In case you missed it, the Economist Intelligence Unit recently published a report of what life might be like 14 years hence. Key takeaways include the fact that there will be more of us around (7.43 billion to be precise) and more of us will be older. This is bad news, apparently, for mortgage brokers and fast food chains and anyone else targeting youth segments of the population. Intelligent machines will be everywhere by 2020, and every company will use them, so to differentiate a service offer you will need to employ real people with the personal (empathetic) touch. Given the number of older people around, healthcare companies should do well although this doesn't necessarily mean that people will be buying into national healthcare providers. Healthcare tourism is expected to boom. Local energy production (also known as 'distributed power') will also be a big trend. Finally, automation and outsourcing will make many jobs vanish, so knowledge production, creativity and innovation will be big businesses.
Ref: The Times (UK), 27 May 2006, 'The next big thing: life in 2020', D. Rowan.

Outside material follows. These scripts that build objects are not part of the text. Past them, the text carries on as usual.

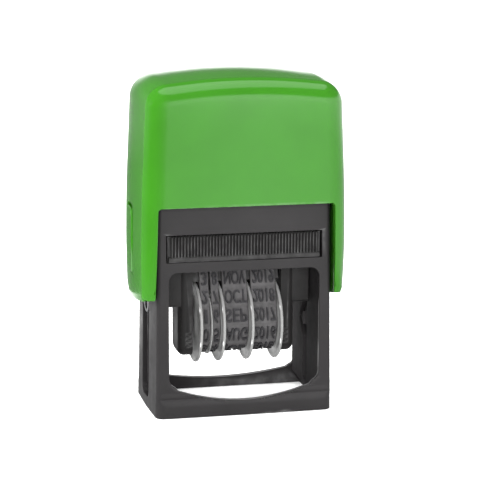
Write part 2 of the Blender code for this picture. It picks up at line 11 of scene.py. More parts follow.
import bmesh
import bpy
from mathutils import Matrix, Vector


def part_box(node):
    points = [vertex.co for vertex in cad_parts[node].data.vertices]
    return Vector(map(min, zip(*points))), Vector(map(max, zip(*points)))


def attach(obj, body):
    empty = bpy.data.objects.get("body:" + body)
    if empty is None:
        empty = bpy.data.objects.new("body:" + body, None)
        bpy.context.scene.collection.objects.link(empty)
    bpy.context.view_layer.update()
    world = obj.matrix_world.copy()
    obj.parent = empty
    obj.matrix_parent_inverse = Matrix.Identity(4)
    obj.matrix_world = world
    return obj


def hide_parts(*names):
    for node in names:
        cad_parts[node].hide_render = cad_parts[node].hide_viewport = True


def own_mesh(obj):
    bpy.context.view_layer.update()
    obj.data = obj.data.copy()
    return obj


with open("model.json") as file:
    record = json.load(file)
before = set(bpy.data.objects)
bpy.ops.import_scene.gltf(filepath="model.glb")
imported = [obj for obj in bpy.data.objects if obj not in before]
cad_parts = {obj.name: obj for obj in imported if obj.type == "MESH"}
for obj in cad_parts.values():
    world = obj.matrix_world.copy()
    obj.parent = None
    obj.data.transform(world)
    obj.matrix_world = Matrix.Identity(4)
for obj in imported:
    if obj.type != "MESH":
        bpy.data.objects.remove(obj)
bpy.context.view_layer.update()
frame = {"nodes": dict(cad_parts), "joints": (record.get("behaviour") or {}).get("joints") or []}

MM = 0.001


def span(node):
    """Lowest and highest corner of a CAD node, in millimetres."""
    low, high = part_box(node)
    return low / MM, high / MM


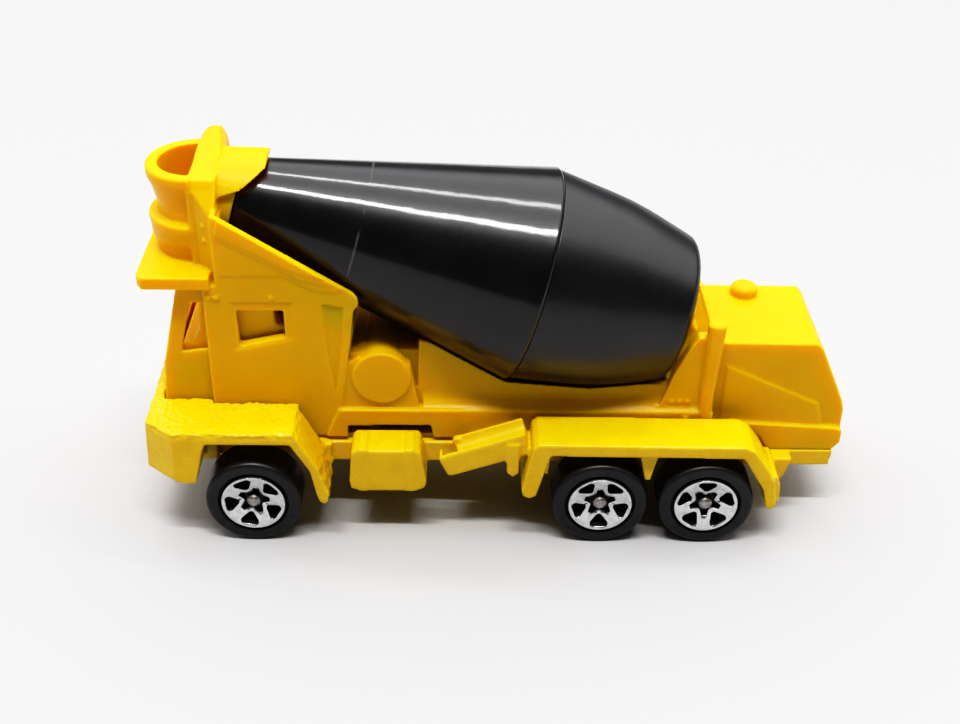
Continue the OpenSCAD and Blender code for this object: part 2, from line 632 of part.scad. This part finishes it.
chassis_casting();
body_moulding();
cab_interior();
drum_front_shell();
drum_rear_shell();
chassis_rivets();
axle(front_axle_x);  // front_axle
axle(middle_axle_x);  // middle_axle
axle(rear_axle_x);  // rear_axle
wheel(front_axle_x, -1, -102.5);  // front_left_wheel
wheel(front_axle_x, 1, 20);  // front_right_wheel
wheel(middle_axle_x, -1, -90);  // middle_left_wheel
wheel(middle_axle_x, 1, 0);  // middle_right_wheel
wheel(rear_axle_x, -1, 90);  // rear_left_wheel
wheel(rear_axle_x, 1, 60);  // rear_right_wheel
wheel_foil(front_axle_x, -1, -102.5);  // front_left_wheel_foil
wheel_foil(front_axle_x, 1, 20);  // front_right_wheel_foil
wheel_foil(middle_axle_x, -1, -90);  // middle_left_wheel_foil
wheel_foil(middle_axle_x, 1, 0);  // middle_right_wheel_foil
wheel_foil(rear_axle_x, -1, 90);  // rear_left_wheel_foil
wheel_foil(rear_axle_x, 1, 60);  // rear_right_wheel_foil
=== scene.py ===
import json
import math

import bmesh
import bpy
import numpy as np
from mathutils import Matrix, Vector, noise


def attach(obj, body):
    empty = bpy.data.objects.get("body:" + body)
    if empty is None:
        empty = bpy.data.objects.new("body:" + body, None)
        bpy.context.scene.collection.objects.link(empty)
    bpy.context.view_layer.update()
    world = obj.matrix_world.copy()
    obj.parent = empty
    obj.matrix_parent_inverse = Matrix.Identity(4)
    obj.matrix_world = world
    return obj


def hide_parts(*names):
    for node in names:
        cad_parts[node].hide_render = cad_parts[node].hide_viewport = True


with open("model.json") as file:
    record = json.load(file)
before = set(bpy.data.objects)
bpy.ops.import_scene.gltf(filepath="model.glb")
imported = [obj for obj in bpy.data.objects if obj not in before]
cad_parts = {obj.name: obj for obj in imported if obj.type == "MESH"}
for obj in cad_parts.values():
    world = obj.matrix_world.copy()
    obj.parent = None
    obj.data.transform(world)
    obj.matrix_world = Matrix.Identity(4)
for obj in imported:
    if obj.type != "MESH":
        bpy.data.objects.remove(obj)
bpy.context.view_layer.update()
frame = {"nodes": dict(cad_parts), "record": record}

MM = 0.001
SCENE = bpy.context.scene
NODES = frame["nodes"]
RECORD = frame["record"]
BODY_OF = {node: body for body, nodes in RECORD["behaviour"]["bodies"].items() for node in nodes}

# The drum turns about this line: a point on its seam's plane, and its tilt from level.
DRUM_JOINT = next(joint for joint in RECORD["behaviour"]["joints"] if joint["name"] == "drum_spin")
DRUM_SEAM = Vector(DRUM_JOINT["pos_m"])
DRUM_TILT = math.asin(DRUM_JOINT["axis"][2])


# ------------------------------------------------------------ camera and stage

UP = Vector((0, 0, 1))
CAMERA_PLACE = Vector((-3.9, -129.84, 98.81)) * MM
CAMERA_VIEW = Vector((0.0117, 0.8386, -0.5447)).normalized()
CAMERA_ROLL = 0.015
CAMERA_LENS = 52.35
CAMERA_SENSOR = 36

FLOOR_REACH = 15.0
FLOOR_COLOUR = (0.42, 0.418, 0.424, 1)
TRUCK_MIDDLE = Vector((0, 0, 0.02))

LAMP_HEIGHT = 1.2
LAMP_COLOUR = (1, 0.985, 0.96)
# Each ceiling lamp: its name, its two ends on plan, its width and its power.
LAMPS = (
    ("tube_far", (-0.36, 0.54), (0.44, 0.27), 0.05, 4.5),
    ("tube_near", (-0.42, -0.285), (0.36, -0.35), 0.04, 13),
)

# The ceiling glows on the side that this direction points to.
CEILING_SLANT = (0, 0.38, 1)
CEILING_START, CEILING_FULL, CEILING_GLOW = 0.66, 0.94, 1.85
HORIZON_START, HORIZON_FULL = 0.1, 0.5
ROOM_GLOW = 0.1
ROOM_COLOUR = (0.98, 0.98, 1, 1)

# How bright a light tone is shown, from shadows to highlights.
TONES = ((0.036, 0.014), (0.1, 0.068), (0.29, 0.285), (0.5, 0.6), (0.7, 0.81), (0.86, 0.9))
COMBINED_CURVE = 3


def placed(name, data, place, across, upward, backward):
    """A camera or lamp at a place, turned to three axes that are square to each other."""
    thing = bpy.data.objects.new(name, data)
    turned = Matrix((across, upward, backward)).transposed().to_4x4()
    thing.matrix_world = Matrix.Translation(place) @ turned
    SCENE.collection.objects.link(thing)
    return thing


def make_camera():
    """A camera in front of the truck's left side, looking down on it."""
    right = CAMERA_VIEW.cross(UP).normalized()
    up = right.cross(CAMERA_VIEW)
    across = right * math.cos(CAMERA_ROLL) + up * math.sin(CAMERA_ROLL)
    upward = up * math.cos(CAMERA_ROLL) - right * math.sin(CAMERA_ROLL)
    data = bpy.data.cameras.new("camera")
    data.sensor_width = CAMERA_SENSOR
    data.lens = CAMERA_LENS
    data.clip_start = 0.005
    data.clip_end = 40
    SCENE.camera = placed("camera", data, CAMERA_PLACE, across, upward, -CAMERA_VIEW)


def strip_light(name, start, end, width, power):
    """A long flat lamp on the ceiling between two points, turned towards the truck."""
    start = Vector((*start, LAMP_HEIGHT))
    end = Vector((*end, LAMP_HEIGHT))
    centre = (start + end) / 2
    along = (end - start).normalized()
    side = along.cross(TRUCK_MIDDLE - centre).normalized()
    down = side.cross(along)
    data = bpy.data.lights.new(name, "AREA")
    data.shape = "RECTANGLE"
    data.size = (end - start).length
    data.size_y = width
    data.energy = power
    data.color = LAMP_COLOUR
    placed(name, data, centre, along, side, -down)


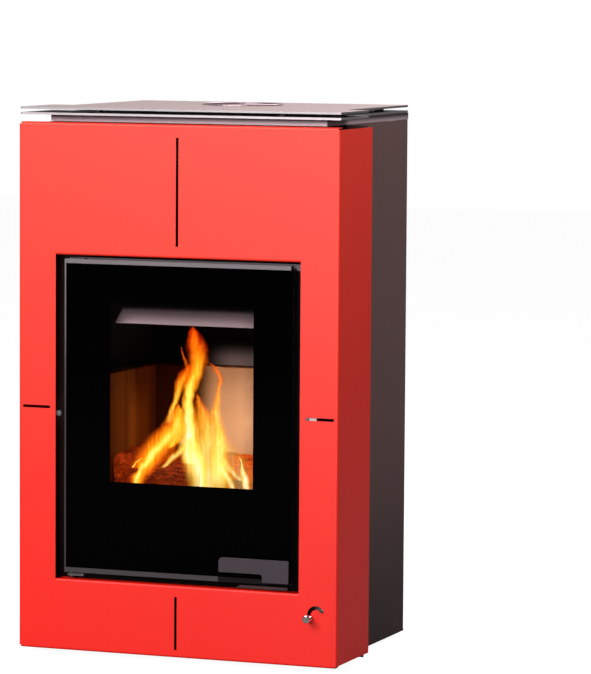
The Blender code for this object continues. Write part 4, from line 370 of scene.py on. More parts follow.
def sooty_steel():
    """Black heat-resistant paint, rougher and greyer where ash and soot lie."""
    made = Finish("black_stove_steel", (0.004, 0.0035, 0.0035), 0.7, 0.0, Specular_IOR_Level=0.05)
    soot = made.noise(14.0, 6.0, 0.65)
    fine = made.noise(700.0, 2.0)
    worn = made.blend(soot.between(0.35, 0.75), (0.0015, 0.0013, 0.0013), (0.0055, 0.005, 0.005))
    made.put("Base Color", worn)
    made.put("Roughness", soot * 0.3 + 0.5)
    made.bump(fine * 0.4 + soot * 0.6, 0.2, 0.0006)
    return made


def firebox_steel():
    """The black shell, with the glow of the fire on its back wall above the rear brick."""
    made = Finish("firebox_steel", (0.008, 0.007, 0.007), 0.8, 0.0, Specular_IOR_Level=0.12)
    soot = made.noise(14.0, 6.0, 0.65)
    lit = made.depth().between(BACK_WALL_DEPTH - 0.005, BACK_WALL_DEPTH + 0.005)
    lit = lit * made.axis(0).between(GLOW_LEFT - 0.030, GLOW_LEFT + 0.030)
    lit = lit * made.axis(2).between(GLOW_LOW, GLOW_HIGH, 1.0, 0.0) ** 2.0
    worn = made.blend(soot.between(0.35, 0.75), (0.003, 0.0025, 0.0025), (0.008, 0.007, 0.007))
    made.put("Base Color", worn)
    made.put("Roughness", soot * 0.2 + 0.7)
    made.put("Emission Color", made.blend(lit, (0.0004, 0.0003, 0.0003), (0.120, 0.075, 0.068)))
    made.put("Emission Strength", 1.0)
    return made


def satin_black(name="satin_black_paint"):
    made = Finish(name, (0.012, 0.012, 0.013), 0.42, 0.1)
    fine = made.noise(900.0, 2.0)
    made.put("Base Color", made.blend(made.noise(8.0), (0.010, 0.010, 0.011), (0.022, 0.021, 0.022)))
    made.put("Roughness", fine * 0.14 + 0.34)
    made.bump(fine, 0.12, 0.0003)
    return made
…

Download the free report at

And finally ... Life in the year 2024

Goodness me there's a lot of this stuff around. Spiked, along with sponsors Orange(a UK telecom company) are in the middle of producing a survey about what life will be like in the year 2024. The online survey, entitled 'Enlightening the Future 2024', taps into the brains of leading academics, writers and artists to highlight some of the key challenges facing the next generation. Key themes unearthed to date include the rise of the mobile society. According to Mike Dolan, executive director of the Mobile Operators Association this means that a key challenge is for us to overcome our anxieties and 'embrace unprecedented innovation ... fearlessly'. Oh sure. Nothing to do with the fact that a mobile telecommunications company is the sponsor of the report or that Mike's members want to sell us things then? Equally, Ingo Potrykus, chairman of the Humanitarian Golden Rice Board and Network, is a major proponent of biotechnologies to help feed the world. Nothing wrong with that but the fact that the biotechnology industry is what's currently feeding his family does rather taint his comments. Despite this, the survey makes good reading.
Ref: Spiked (UK), 11 July 2006, 'What next for humanity?' M. Hume.